Gaio Giulio Cesare fu considerato il pontifex per eccellenza. Il ponte sul Reno da lui realizzato durante la guerra gallica, un pons tumultuarius, ovvero provvisorio, è sicuramente una delle sue più mirabili imprese non solo per le tecniche di costruzione, ma soprattutto per le tempistiche e le forze coinvolte (fu costruito solamente in 10 giorni). Ma perché Cesare decise di compiere una così ardua impresa, attraversando il confine naturale del Reno? I motivi sono molteplici, ma si pensa che volesse principalmente dimostrare la forza di Roma e la sua perizia in campo militare.
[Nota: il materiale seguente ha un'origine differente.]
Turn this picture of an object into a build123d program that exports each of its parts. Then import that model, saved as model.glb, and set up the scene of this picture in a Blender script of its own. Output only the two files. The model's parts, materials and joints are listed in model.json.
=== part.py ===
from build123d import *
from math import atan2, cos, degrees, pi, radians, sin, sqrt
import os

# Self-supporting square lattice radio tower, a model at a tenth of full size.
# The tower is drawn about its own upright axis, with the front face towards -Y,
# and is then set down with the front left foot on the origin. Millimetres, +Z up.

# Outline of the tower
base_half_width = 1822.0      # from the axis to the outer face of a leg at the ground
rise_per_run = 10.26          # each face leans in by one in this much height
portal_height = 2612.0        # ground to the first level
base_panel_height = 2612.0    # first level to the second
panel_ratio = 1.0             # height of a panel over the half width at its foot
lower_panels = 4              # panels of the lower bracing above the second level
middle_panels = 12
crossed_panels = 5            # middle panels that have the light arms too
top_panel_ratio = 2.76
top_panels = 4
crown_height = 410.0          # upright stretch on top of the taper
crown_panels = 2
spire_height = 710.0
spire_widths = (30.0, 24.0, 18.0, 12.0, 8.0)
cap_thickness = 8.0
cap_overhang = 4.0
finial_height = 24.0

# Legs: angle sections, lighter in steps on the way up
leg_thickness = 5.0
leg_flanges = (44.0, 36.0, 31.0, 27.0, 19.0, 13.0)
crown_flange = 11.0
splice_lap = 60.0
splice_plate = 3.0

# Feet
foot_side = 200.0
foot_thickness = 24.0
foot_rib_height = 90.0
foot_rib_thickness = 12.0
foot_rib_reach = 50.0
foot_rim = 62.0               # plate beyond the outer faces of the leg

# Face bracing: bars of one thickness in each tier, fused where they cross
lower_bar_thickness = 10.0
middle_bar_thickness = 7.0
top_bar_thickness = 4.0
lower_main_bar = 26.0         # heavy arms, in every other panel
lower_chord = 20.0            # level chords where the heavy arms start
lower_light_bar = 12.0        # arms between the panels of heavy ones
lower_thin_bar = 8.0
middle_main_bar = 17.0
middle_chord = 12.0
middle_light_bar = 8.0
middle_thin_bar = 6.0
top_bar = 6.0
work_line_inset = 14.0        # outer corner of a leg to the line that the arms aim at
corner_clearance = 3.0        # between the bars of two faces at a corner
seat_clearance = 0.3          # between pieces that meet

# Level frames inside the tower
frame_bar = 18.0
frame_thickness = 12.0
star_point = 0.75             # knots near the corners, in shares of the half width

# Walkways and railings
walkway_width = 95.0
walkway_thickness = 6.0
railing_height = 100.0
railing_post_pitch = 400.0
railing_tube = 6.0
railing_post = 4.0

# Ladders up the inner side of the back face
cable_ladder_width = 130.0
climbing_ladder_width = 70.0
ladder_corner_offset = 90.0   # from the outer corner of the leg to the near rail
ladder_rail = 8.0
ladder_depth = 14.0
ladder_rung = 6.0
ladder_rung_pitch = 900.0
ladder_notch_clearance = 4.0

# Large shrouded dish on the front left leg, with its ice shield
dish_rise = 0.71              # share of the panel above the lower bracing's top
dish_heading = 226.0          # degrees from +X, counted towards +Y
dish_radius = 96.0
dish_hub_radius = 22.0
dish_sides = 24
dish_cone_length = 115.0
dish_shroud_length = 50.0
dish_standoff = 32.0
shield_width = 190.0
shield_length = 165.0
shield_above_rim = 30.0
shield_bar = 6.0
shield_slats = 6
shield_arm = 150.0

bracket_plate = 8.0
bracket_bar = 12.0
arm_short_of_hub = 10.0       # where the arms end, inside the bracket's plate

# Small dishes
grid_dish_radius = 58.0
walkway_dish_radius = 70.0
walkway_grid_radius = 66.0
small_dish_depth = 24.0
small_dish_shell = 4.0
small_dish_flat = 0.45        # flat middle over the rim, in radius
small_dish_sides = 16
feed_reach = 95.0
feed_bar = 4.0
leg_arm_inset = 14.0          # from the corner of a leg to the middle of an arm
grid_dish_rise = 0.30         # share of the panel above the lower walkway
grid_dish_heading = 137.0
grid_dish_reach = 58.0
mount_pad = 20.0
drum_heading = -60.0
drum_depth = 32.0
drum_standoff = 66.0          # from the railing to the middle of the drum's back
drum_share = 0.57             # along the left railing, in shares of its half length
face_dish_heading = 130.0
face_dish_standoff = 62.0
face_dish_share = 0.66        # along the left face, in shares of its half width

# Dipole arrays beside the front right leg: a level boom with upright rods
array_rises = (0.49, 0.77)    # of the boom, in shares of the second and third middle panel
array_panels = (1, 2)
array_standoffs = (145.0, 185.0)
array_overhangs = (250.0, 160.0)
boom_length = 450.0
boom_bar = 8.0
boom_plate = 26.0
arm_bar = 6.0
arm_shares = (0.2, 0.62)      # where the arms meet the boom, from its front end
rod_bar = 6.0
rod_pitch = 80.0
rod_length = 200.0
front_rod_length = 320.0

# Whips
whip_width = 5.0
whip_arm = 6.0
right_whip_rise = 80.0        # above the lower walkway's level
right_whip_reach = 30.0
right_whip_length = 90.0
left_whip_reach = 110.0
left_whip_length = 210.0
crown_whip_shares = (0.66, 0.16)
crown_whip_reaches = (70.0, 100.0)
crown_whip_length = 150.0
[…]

Il ponte, quindi, ancora una volta, viene costruito per motivi tattici e insieme propagandistici[1]:

Caesar his de causis quas commemoravi Rhenum transire decreverat; sed navibus transire neque tutum esse arbitrabatur neque suae populi Romani dignitatis esse statuebat.
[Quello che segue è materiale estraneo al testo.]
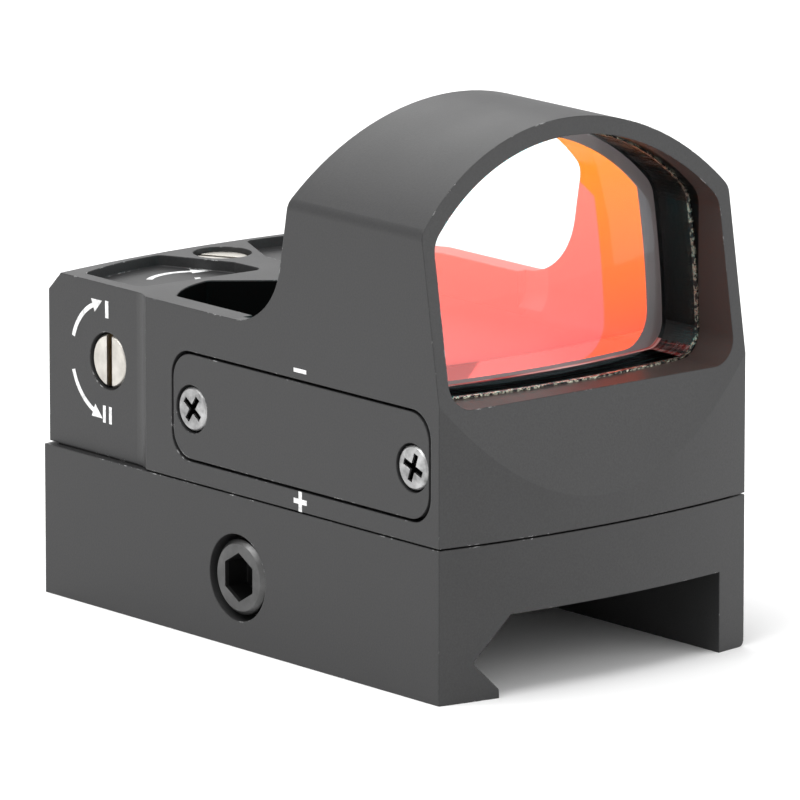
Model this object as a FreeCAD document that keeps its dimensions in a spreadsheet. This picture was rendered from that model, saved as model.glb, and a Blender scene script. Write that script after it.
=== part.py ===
import FreeCAD, Part
import math
import os
import re
import Sketcher

# Compact reflex sight on a low clamp base, millimetres.
# X runs across the sight, Y along it with the lens hood towards -Y, and Z up.
# The origin is at the middle of the underside of the clamp base.
# The battery door, the windage screw and the head of the clamp bolt are on the -X side.

DIMENSIONS = {
    # Outline that the housing and the base share
    "width": 28.0,
    "side_length": 44.5,
    "end_bulge": 1.3,
    "seam_height": 11.0,
    "seam_rebate": 0.7,
    "seam_gap": 0.14,
    "deck_height": 23.7,
    "top_height": 39.3,
    # Hood and tunnel
    "hood_radius": 18.47,
    "hood_back": 4.03,
    "hood_back_lean": 10.35,
    "hood_foot_radius": 5.4,
    "front_knee": 21.2,
    "front_lean": 9.3,
    "crease_radius": 1.2,
    "tunnel_width": 26.0,
    "tunnel_floor": 20.6,
    "tunnel_corner": 2.0,
    "arch_wall": 1.25,
    # Lens
    "lens_radius": 60.0,
    "lens_thickness": 3.5,
    "lens_gap": 0.15,
    "lens_lean": 8.5,
    "lens_front": 18.9,
    "lens_middle": 29.5,
    "blank_length": 16.0,
    "bond_proud": 0.35,
    "bond_depth": 3.4,
    # Deck
    "deck_chamfer": 1.4,
    "pocket_depth": 0.8,
    "well_half_width": 12.2,
    "well_corner": 9.1,
    "well_bow": 9.0,
    "tunnel_end": 0.5,
    "well_rear": 12.05,
    "nose_front": 8.4,
    "nose_half_width": 2.4,
    "nose_root": 7.0,
    "nose_wall": 0.9,
    "nose_room": 1.8,
    "nose_top": 22.6,
    "nose_rear": 14.3,
    "nose_low": 20.0,
    "well_fillet": 0.8,
    "pocket_outer": 12.3,
    "pocket_inner": 1.4,
    "pocket_front": 13.2,
    "pocket_rear": 21.45,
    "pocket_bow": 22.0,
    "pocket_front_step": 0.6,
    "pocket_rear_step": 1.8,
    "spine_flare": 2.6,
    "spine_waist": 0.1,
    "spine_straight": 2.8,
    "pocket_fillet": 0.8,
    "side_recess": 0.55,
    "recess_start": 10.4,
    "recess_blend": 3.0,
    # Rail channel and clamp
    "channel_ceiling": 5.85,
    "jaw_apex": 11.33,
    "jaw_apex_height": 2.75,
    "jaw_tip": 9.2,
    "far_leg": 11.3,
    "bolt_height": 5.1,
    "bolt_radius": 2.0,
    "bolt_head_radius": 2.72,
    "bolt_head_face": 13.9,
    "bolt_head_seat": 11.9,
    "bolt_end": 13.6,
    "bolt_hex": 3.1,
    "bolt_sink_radius": 3.15,
    "bolt_socket_depth": 2.0,
    "rail_width": 21.2,
    "jaw_rest_gap": 0.06,
    "jaw_width": 7.6,
    "jaw_window_top": 8.2,
    "jaw_window_back": 9.2,
    "jaw_window_play": 0.4,
    "jaw_lip_drop": 1.9,
    "jaw_lip_low": 0.25,
    "jaw_relief": 0.3,
    "channel_edge": 0.3,
    "jaw_face": 12.0,
    "jaw_top": 8.0,
    "leg_edge": 0.5,
    # Fits and edges
    "running_gap": 0.05,
    "slide_gap": 0.1,
    "edge_break": 0.3,
    "thread_point": 0.4,
    "cut_past": 2.0,
    # Battery compartment and its door
    "door_front": 21.15,
    "door_rear": 7.2,
    "door_low": 12.8,
    "door_high": 20.35,
    "door_corner": 2.0,
    "door_thickness": 1.5,
    "door_seat": 1.6,
    "door_gap": 0.22,
    "cell_gap": 0.15,
    "door_screw_front": 19.36,
    "door_screw_rear": 5.14,
    "door_screw_height": 16.4,
    "door_screw_radius": 1.0,
    "door_screw_head": 1.6,
    "door_screw_seat": 0.95,
    "door_screw_length": 5.6,
    "door_screw_bore": 4.6,
    "door_screw_sink": 0.15,
    "door_screw_below": 0.05,
    "cross_reach": 1.05,
    "cross_half": 0.24,
    "cross_depth": 0.7,
    "gasket_width": 0.45,
    "gasket_depth": 0.5,
    "battery_radius": 10.0,
    "battery_thickness": 3.2,
    "battery_middle": 7.0,
    "battery_inset": 1.2,
    "battery_height": 14.6,
    "cell_slot_play": 0.3,
    "cap_step": 1.3,
    "tray_floor": 1.9,
    "tray_gap": 0.1,
    "tray_slot_turn": 1.1,
    "channel_depth": 1.1,
    "leaf_rise": 0.75,
    "leaf_tip_rise": 0.6,
    "leaf_thickness": 0.2,
    "leaf_bend": 3.0,
    "leaf_touch": 2.0,
    "bay_side": 11.4,
    "bay_front": 17.6,
    "bay_rear": 3.6,
    "bay_top": 19.5,
    "board_face": 10.7,
    "board_thickness": 0.8,
    "board_bay": 12.2,
    "board_rear": 8.2,
    "board_end": 6.0,
    # Push buttons on the +X side
    "button_height": 16.5,
    "button_front": 10.5,
    "button_rear": 3.5,
    "button_radius": 2.2,
    "button_recess": 0.8,
    "button_frame": 1.5,
    "button_face": 13.85,
    "button_flange": 0.6,
    "button_stem": 0.9,
    "flange_end": 0.4,
    "stem_end": 0.55,
    "dish_half": 1.2,
    "dish_depth": 0.3,
    "bezel_thickness": 0.5,
    "bezel_gap": 0.1,
    "switch_half": 1.6,
    "switch_height": 0.35,
    "plunger_radius": 0.8,
    "plunger_rise": 0.2,
    "chip_height": 0.9,
    "chip_side": 3.5,
    "contact_reach": 5.0,
    "contact_width": 2.0,
    # Windage and elevation
    "windage_y": 15.46,
    "windage_z": 18.1,
    "elevation_y": 19.2,
    "adjuster_head": 1.95,
    "adjuster_gap": 0.2,
    "adjuster_seat": 1.3,
    "adjuster_shank": 1.0,
    "adjuster_travel": 0.5,
    "works_side": 9.5,
    "works_front": 12.4,
    "works_rear": 20.9,
    "works_top": 20.4,
    "elevation_floor": 21.3,
    "windage_floor": 11.2,
    "guide_pin_side": 5.8,
    "guide_pin_radius": 0.75,
    "guide_pin_grip": 0.8,
    "beam_height": 21.7,
    "window_side": 1.5,
    "window_rise": 0.95,
    "window_thickness": 0.55,
    "slot_width": 0.62,
    "slot_depth": 0.7,
    "window_lip": 0.3,
    "windage_length": 17.8,
    "elevation_length": 10.8,
    "windage_below": 0.12,
    "elevation_below": 0.3,
    "clip_radius": 1.6,
    "clip_thickness": 0.35,
    "o_ring_radius": 0.35,
    "spring_wire": 0.15,
    "spring_radius": 1.4,
    "spring_end": 0.2,
    "carriage_side": 7.4,
    "carriage_front": 17.3,
    "carriage_low": 13.3,
    "carriage_height": 3.0,
    "shelf_side": 3.2,
    "shelf_top": 14.85,
    "nut_side": 1.9,
    "nut_half": 1.3,
    "tongue_half": 0.8,
    "foot_height": 1.4,
    "arm_side": 1.2,
    "arm_height": 1.0,
    "led_half": 0.8,
    "led_rise": 0.3,
    "led_room": 0.75,
    "led_height": 0.8,
    "led_depth": 0.3,
    "led_lens_radius": 0.3,
    "led_lens_length": 0.2,
    # Screws and pins between base and housing
    "base_screw_side": 6.0,
    "base_screw_front": 19.4,
    "base_screw_rear": 10.3,
    "base_screw_radius": 1.25,
    "base_screw_head": 2.3,
    "base_screw_tip": 15.0,
    "base_screw_hex": 2.0,
    "base_socket_depth": 0.9,
    "locating_pin_side": 9.8,
    "locating_pin_radius": 1.0,
    "pin_grip": 2.0,
    "seal_side": 13.0,
    "seal_end": 21.6,
    "seal_width": 0.5,
    "seal_depth": 0.7,
    "base_screw_sink": 1.4,
}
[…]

Il fiume Reno si presentava particolarmente largo e profondo e la rapidità delle sue acque richiedeva una struttura molto solida. Etsi summa difficultas faciendi pontis, quest’ultimo fu realizzato nell’estate del 55 a.C. (in una stagione di minor portata del fiume), probabilmente nella località oggi chiamata Neuwied, in Renania-Palatinato.

Cesare descrive in modo tecnicamente accurato l’impresa della costruzione e il progetto, la ratio pontis, con ogni probabilità opera del suo prefectus fabrum, ovvero ingegnere capo Mamurra, di cui non è fatto però il nome nei Commentarii. Il ponte, alla cui costruzione lavorarono 2 legioni, fu utilizzato per soli 18 giorni.
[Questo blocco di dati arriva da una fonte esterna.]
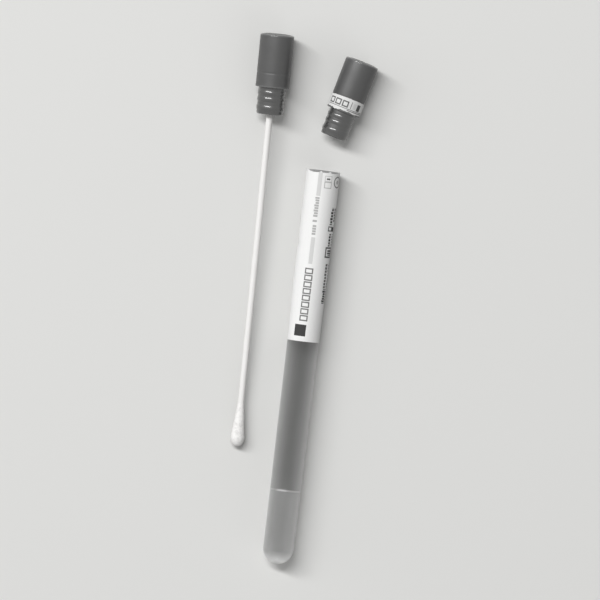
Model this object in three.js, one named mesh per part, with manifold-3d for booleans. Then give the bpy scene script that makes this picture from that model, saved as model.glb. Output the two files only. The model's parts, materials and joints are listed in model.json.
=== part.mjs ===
// Specimen swab tube, opened and lying on a bench: a round-bottomed plastic tube with a paper label
// and a set transport gel in it, its pulled stopper with the torn top strip of the label, and the swab.
// Stopper and swab cap are one moulding. Either one plugs the tube: its shoulder lands on the mouth.
// Millimetres, +Z up. Every piece is turned about its own Y axis and then laid on the floor at z = 0.

import * as THREE from 'three';
import { mergeVertices } from 'three/addons/utils/BufferGeometryUtils.js';
import Module from 'manifold-3d';

const wasm = await Module();
wasm.setup();
const { degToRad, lerp, mapLinear, radToDeg, smoothstep } = THREE.MathUtils;

// ---- Driving dimensions, mm and degrees -------------------------------------------------------

// Tube: y = 0 at the round end, y = TUBE_LENGTH at the mouth.
const TUBE_LENGTH = 150;
const TUBE_WALL = 1.0;
const SOCKET_BORE = 10.6; // straight bore in the mouth, which the plugs seal in
const SOCKET_SPARE = 0.8; // how much deeper than the plugs it is
const SOCKET_STEP = 0.2; // how much wider than the bore below it, on the radius
const EASE_LENGTH = 12; // below the socket, where it narrows by that step
const BORE_DRAFT = 0.3; // from there the bore narrows by this on the radius to the round end
const LIP_RADIUS = 0.3; // on both edges of the mouth

// Transport gel, poured upright and set.
const GEL_DEPTH = 27.0;
const MENISCUS_RISE = 0.35;
const MENISCUS_WIDTH = 0.9;
const GEL_CLEARANCE = 0.05;

// Paper label. Its top strip ran on over the stopper, and tore off along the joint.
const PAPER = 0.12;
const GLUE = 0.03;
const LABEL_LENGTH = 64.4;
const LABEL_BELOW_RIM = 0.45;
const SEAM_GAP = 3.4; // bare stretch where the wrapped sheet doesn't quite meet, underneath
const STRIP_WIDTH = 4.6; // torn strip that stays on the stopper
const STRIP_ABOVE_SHOULDER = 0.55;
const TEAR_DEPTH = 0.3; // how far the ragged edge wanders each way

// Cap moulding: y = 0 at the shoulder, head upwards, plug downwards.
const HEAD_LENGTH = 20.1; // from the shoulder to the top edge
const HEAD_OVERHANG = 0.12; // of the shoulder past the tube's mouth, on the radius
const HEAD_DRAFT = 0.05; // the side leans in by this much at the bead, and out again at the top
const HEAD_EDGE = 0.5; // rounding of the top edge
const TOP_CROWN = 0.3; // how far the top swells between its edge and its flat middle
const TOP_FLAT = 2.5; // radius of that flat middle
const BEAD_HEIGHT = 0.9; // rolled lower edge of the head
const SINK_AT = 5.5; // shallow moulding sink round the head, above the shoulder
const SINK_DEPTH = 0.07;
const SINK_WIDTH = 1.2;
const PLUG_LENGTH = 10.2;
const PLUG_CHAMFER = 0.4;
const RING_SQUEEZE = 0.05; // how much larger than the socket the ring crests are, on the radius
const RING_DEPTHS = [2.1, 4.5, 7.7]; // of the sealing rings' crests, below the shoulder
const RING_WIDTH = 2.0;
const RING_HEIGHT = 0.22; // above the neck
const NOSE_RELIEF = 0.28; // at the nose's end, so that the plug finds the mouth
const CAP_TOP_WALL = 2.2;
const PLUG_WALL = 1.0; // behind the neck
const CORE_DRAFT = 0.2; // the core narrows by this much on the radius towards the head
const BOSS_WALL = 0.85; // round the stick's hole
const BOSS_SETBACK = 1.0; // from the plug's end
const RIB_COUNT = 4;
const RIB_WIDTH = 0.8;

// Swab: the stick is pressed into the cap's boss, and the fibre bud is wound on its end.
const STICK_DIAMETER = 2.45;
const STICK_GRIP = 13; // length held in the boss
const STICK_CHAMFER = 0.3;
const STICK_CLEARANCE = 0.03;
const TIP_STANDOFF = 13; // bud tip above the tube's round end when the swab is in the tube
const BUD_LENGTH = 16.5;
const BUD_DIAMETER = 5.45;
const BUD_NOSE = 3.5; // from the tip to the widest place
const BUD_TAPER = 1.15; // 1 is a straight cone, more hollows it towards the stick
const BUD_EDGE = 0.08; // thickness of the winding where it starts on the stick
const BUD_CORE = 3; // stick's end above the bud's tip

// How the pieces lie, seen from above, with the tube along +Y. Places are those of the shoulders.
const STOPPER_PAST_MOUTH = 23.1;
const STOPPER_BESIDE = 4.8;
const STOPPER_TURN = -14.6;
const SWAB_PAST_MOUTH = 29.1;
const SWAB_BESIDE = -22.9;
const SWAB_TURN = 1.1;

// Facets of the round shapes.
const BODY_SIDES = 48;
const SHEET_SIDES = 72;
const CORE_SIDES = 32;
const STICK_SIDES = 24;

// ---- Sizes that follow ------------------------------------------------------------------------

const socketRadius = SOCKET_BORE / 2;
const mouthRadius = socketRadius + TUBE_WALL;
const boreTop = socketRadius - SOCKET_STEP;
const boreBottom = boreTop - BORE_DRAFT;
const endRadius = boreBottom + TUBE_WALL; // round end, outside
const socketStart = TUBE_LENGTH - PLUG_LENGTH - SOCKET_SPARE;
const easeStart = socketStart - EASE_LENGTH;
const beadRadius = mouthRadius + HEAD_OVERHANG;
const crestRadius = socketRadius + RING_SQUEEZE;
const neckRadius = crestRadius - RING_HEIGHT;
const coreRadius = neckRadius - PLUG_WALL;
const stickRadius = STICK_DIAMETER / 2;
const stickHole = stickRadius + STICK_CLEARANCE;
const bossRadius = stickHole + BOSS_WALL;
const stickTop = STICK_GRIP - PLUG_LENGTH;
const budTip = TIP_STANDOFF - TUBE_LENGTH;
const stickEnd = budTip + BUD_CORE;

// ---- Outlines ---------------------------------------------------------------------------------

const point = (radius, y) => new THREE.Vector2(radius, y);

// Points on an arc about (cx, cy), from one angle to another in degrees, both ends included.
function arc(cx, cy, radius, from, to, steps) {
  return Array.from({ length: steps + 1 }, (_, i) => {
    const angle = degToRad(lerp(from, to, i / steps));
    return point(cx + radius * Math.cos(angle), cy + radius * Math.sin(angle));
  });
}

// Evenly spaced numbers from a to b, both included.
const spread = (a, b, steps) => Array.from({ length: steps + 1 }, (_, i) => lerp(a, b, i / steps));

const closed = (points) => [...points, points[0].clone()];

// Radius of the tube's bore at height y, above the round end.
function boreRadius(y) {
  if (y >= easeStart) {
    return lerp(boreTop, socketRadius, smoothstep(y, easeStart, socketStart));
  }
  return mapLinear(y, endRadius, easeStart, boreBottom, boreTop);
}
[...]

Questa la nuda cronaca cesariana:

Quod ubi Caesar comperit, omnibus iis rebus confectis quarum rerum causa traducere exercitum constituerat, ut Germanis metum iniceret, ut Sugambros ulcisceretur, ut Ubios obsidione liberaret, diebus omnino xvu trans Rhenum consumptis satis et ad laudem et ad utilitatem profectum arbitratus se in Galliam recepit pontemque rescidit [2].

Un secondo ponte “a cavalletti” sul Reno fu costruito due anni più tardi, nel 53 a.C., non lontano dal primo, in una località compresa tra Urmitz e Weissenturm. Questa volta Cesare non lo fece distruggere:

Affinché i barbari temessero un suo possibile ritorno e per ritardare gli aiuti che avrebbero potuto mandare in Gallia, tagliò per una lunghezza di duecento piedi la parte del ponte che toccava la riva degli Ubii, eresse all’altra estremità una torre di quattro piani e vi lasciò a guardia dodici coorti, rafforzando inoltre quella località con grandi opere di difesa [3].

Cesare aveva dimostrato «al mondo dei barbari e dei romani che, che un grande fiume come il Reno poteva essere attraversato, né costituiva un confine definitivo per l’impero romano» [4].

[1]Cesare, De Bello Gallico, IV, 17-18: “Per i motivi che ho ricordato, Cesare aveva deciso di oltrepassare il Reno, ma riteneva che l'impiego delle navi non fosse abbastanza sicuro e non lo giudicava consono alla dignità sua e del popolo romano”.

[2] “Cesare, quando lo seppe, avendo raggiunto gli scopi che lo avevano spinto ad attraversare il Reno (incutere timore ai Germani, punire i Sigambri, liberare gli Ubi dall'oppressione degli Svevi) e ritenendo, inoltre, che i diciotto giorni, in tutto, trascorsi al di là del Reno gli avessero procurato fama e vantaggi sufficienti, rientrò in Gallia e distrusse il ponte”.